Aim of the PhD Project:
- Robust, real-time detection and tracking of surgical tools
- Learning from combined small-scale annotated and large-scale but non-annotated datasets of robotic surgery video footages
- Advancing the state of the art in combining self-supervision, week-supervision, and semi-supervision for surgical vision tasks
- Designing and validating stereo-vision based learning paradigms
Project Description / Background:
This project seeks to advance the state of the art in AI-based surgical tool detection and tracking by designing novel semi-supervised and weakly-supervised approaches able to achieve robust and real-time performance.
Automatic detection and tracking of surgical tools from laparoscopic surgery videos is bound to play a key role in enabling surgery with autonomous features and for providing advanced surgical assistance to the clinical team. Being able to know how many and where the instruments are has a wealth of applications such as: placing informative overlays on the screen; performing augmented reality without occluding instruments; surgical workflow analysis; visual servoing; surgical task automation; etc.
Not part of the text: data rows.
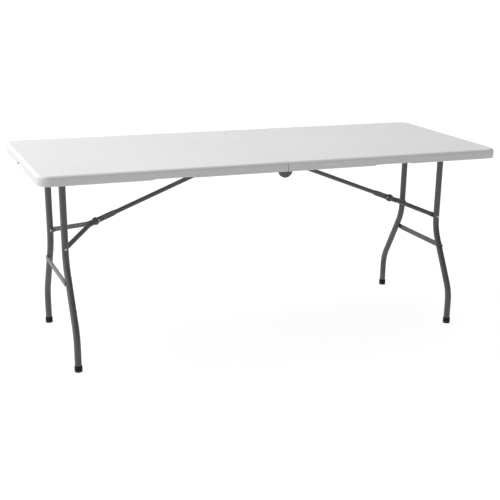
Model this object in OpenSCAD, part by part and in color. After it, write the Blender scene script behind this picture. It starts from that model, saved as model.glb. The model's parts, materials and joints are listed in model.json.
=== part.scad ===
// Fold-in-half table: a moulded top in two halves, two folding leg frames,
// and a jointed Y-shaped brace with a sliding lock ring for each frame.
// Origin: floor level under the middle of the top. +X along the length,
// +Y across the width, +Z up. Sizes in millimetres, legs open.

/* [Table top] */
// Length of the open table
top_length = 1800; // [1760:10:1840]
// Width of the table
top_width = 740; // [730:10:780]
// Height of the top face above the floor
top_height = 740; // [730:5:760]
// Depth of the rim, from the top face to its lower edge
rim_depth = 36; // [34:1:38]
// Width of the rim all round
rim_width = 20; // [16:1:21]
// Thickness of the panel inside the rim
panel_t = 11; // [10:0.5:11.5]
// Plan radius of the four outer corners
corner_r = 45; // [40:1:60]
// Rounding of the top edge
edge_r = 12; // [10:1:15]
// Gap between the two halves
seam_gap = 2; // [1:0.5:3]
// Depth of the pockets between the underside ribs
pocket_depth = 6; // [3:0.5:7]

/* [Rails and centre hinge] */
// Height of a side rail
rail_h = 27.5; // [27:0.5:28]
// Width of a side rail's flanges
rail_w = 12; // [10:1:14]
// Wall of a side rail
rail_wall = 2; // [1.5:0.5:2]
// Drop of the hinge axis below the rim
hinge_drop = 9; // [8:0.5:10]
// Radius of the half-moon hinge plates
moon_r = 28; // [27:0.5:28]
// Thickness of a hinge plate
plate_t = 3; // [2:0.5:3]

/* [Leg frames] */
// Distance of the leg pivot from the middle of the table
leg_pivot_x = 780; // [770:5:785]
// Distance of the leg pivot below the top face
leg_pivot_drop = 29; // [28.5:0.5:30]
// How far a foot stands in from its pivot
foot_inset = 10; // [0:1:14]
// Diameter of a leg tube
leg_d = 25; // [22:1:26]
// Wall of a leg tube
leg_wall = 1.5; // [1:0.1:2]
// Half distance between the tubes of a frame at the top
leg_y = 143; // [135:1:150]
// Height at which the legs start to splay
splay_start_z = 419; // [412:1:420]
// Angle of the splayed stretch
splay_angle = 30; // [26:1:32]
// Length of the straight splayed stretch
splay_length = 184; // [160:2:200]
// Bend radius at the top of the splay
upper_bend_r = 180; // [150:5:200]
// Bend radius at the bottom of the splay
lower_bend_r = 150; // [120:5:170]
// Height of the lower crossbar
crossbar_z = 303; // [290:1:312]

/* [Braces] */
// Distance of a brace rod from the middle of the table
brace_rod_x = 24; // [24:0.5:26]
// Distance of a brace rod below the top face
brace_rod_drop = 23; // [22.5:0.5:23.5]
// Height of the pivot between an arm and its leg tube
arm_pivot_z = 424; // [422:1:430]
// Diameter of the upper brace tube
strut_d = 17; // [14:1:17]
// Diameter of a brace arm
arm_d = 18; // [16:1:18]
// Outer diameter of the lock ring
ring_d = 30.4; // [30:0.2:32]
// Length of the lock ring
ring_len = 14; // [10:1:16]

/* [Carry handle] */
// Width of the hand notch in the end rims
notch_w = 120; // [110:5:130]
// Height of the hand notch
notch_h = 10; // [8:1:11]
// Reach of the carry handle from its pivot
bail_reach = 48; // [40:1:50]

/* [Hidden] */
$fn = 96;
LEFT = -1;
RIGHT = 1;
FRONT = -1;
BACK = 1;
run_gap = 0.05;                            // radial clearance round every pin
cut = 1;                                   // overshoot of a cutting solid
plastic_white = "WhiteSmoke";
steel_grey = "DimGray";
zinc = "Silver";
black = "Black";

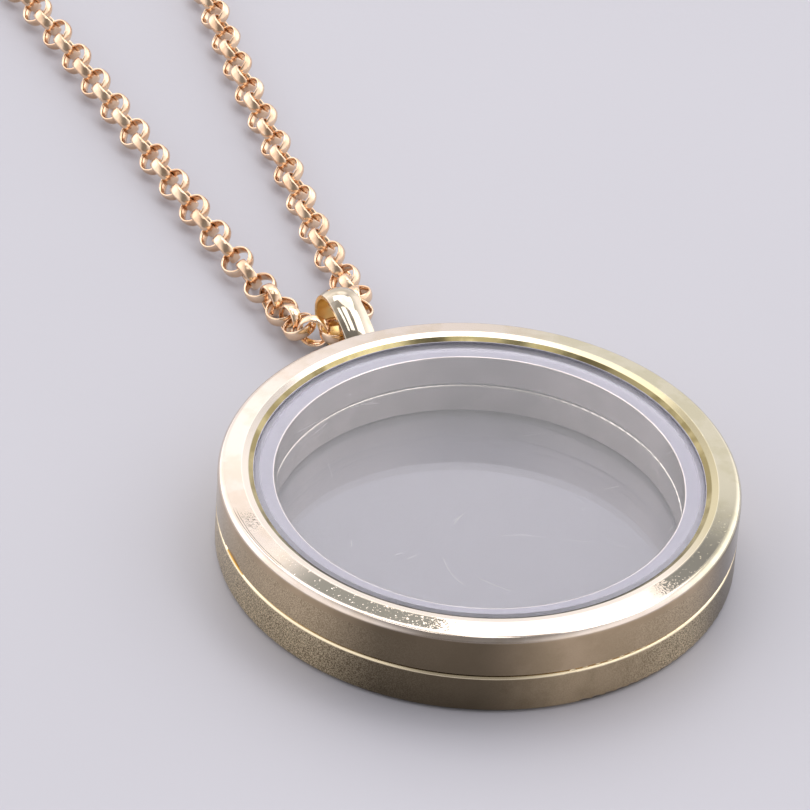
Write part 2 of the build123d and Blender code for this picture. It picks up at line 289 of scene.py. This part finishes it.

When the tools and vision system (endoscope) are robotically manipulated, one could expect the kinematic information of the robot to provide accurate tool positioning information. In practice, the large number of joints, cables and other sources of slack and hysteresis in the robots make the translation of kinematic information into calibrated positioning data mostly unrepeatable and prone to error. An alternative is to use the endoscope itself, which is already present, as a sensor. One of the first methods devised to help in the surgical tool detection process from videos was the placement of fiducial markers on the instruments. If the markers are remarkably different from observed tissue, the detection task would likely be solved through very simple processing. Yet, adding fiducials on surgical instruments has been strongly rejected by the medical device manufacturers as it presents diverse and important disadvantages (e.g. sterilisation, positioning, occlusion from blood, etc.)
Training deep convolutional networks from manually annotated datasets of instrument detection and tracking in surgical scenes is a promising approach for this task. Yet, producing manual annotations of surgical videos is tedious, time-consuming and non-scalable given the evolutive nature of surgical technology and the expertise required for the annotation task. No large datasets comparable to industry standards in the computer vision community are available for these tasks. The lack of large-scale annotated datasets will remain a rate-limiting factor to achieve the robustness and accuracy required to use surgical detection and tracking in patient critical task such as autonomous surgery. As in the autonomous driving research field, automating the creation of synthetic realistic training datasets by exploiting advanced simulation may help improve the performance of deep learning approaches but a gap is likely to remain if only small amounts of real data are being exploited in addition to simulations.
This project aims at exploiting weakly-supervised, self-supervised and semi-supervised learning to exploit large amounts of non-annotated real datasets combined with small-scale manually annotated datasets, thereby keeping the required annotation effort low. Although each of these approaches have been developed in the literature and some of them have been evaluated on surgical videos, the challenging open research questions addressed in this proposal relate to optimally combining these in a methodologically sound and scalable framework.
This project is open to candidates with a strong background in machine learning or computer vision, a solid mathematical understanding and a keen interest in advancing autonomous surgery.
Figure 1: Representative sample images of robotic surgery (left) and state-of-the-art instrument segmentation results (right). True positive (white), true negative (black), false positive (magenta), and false negative (green).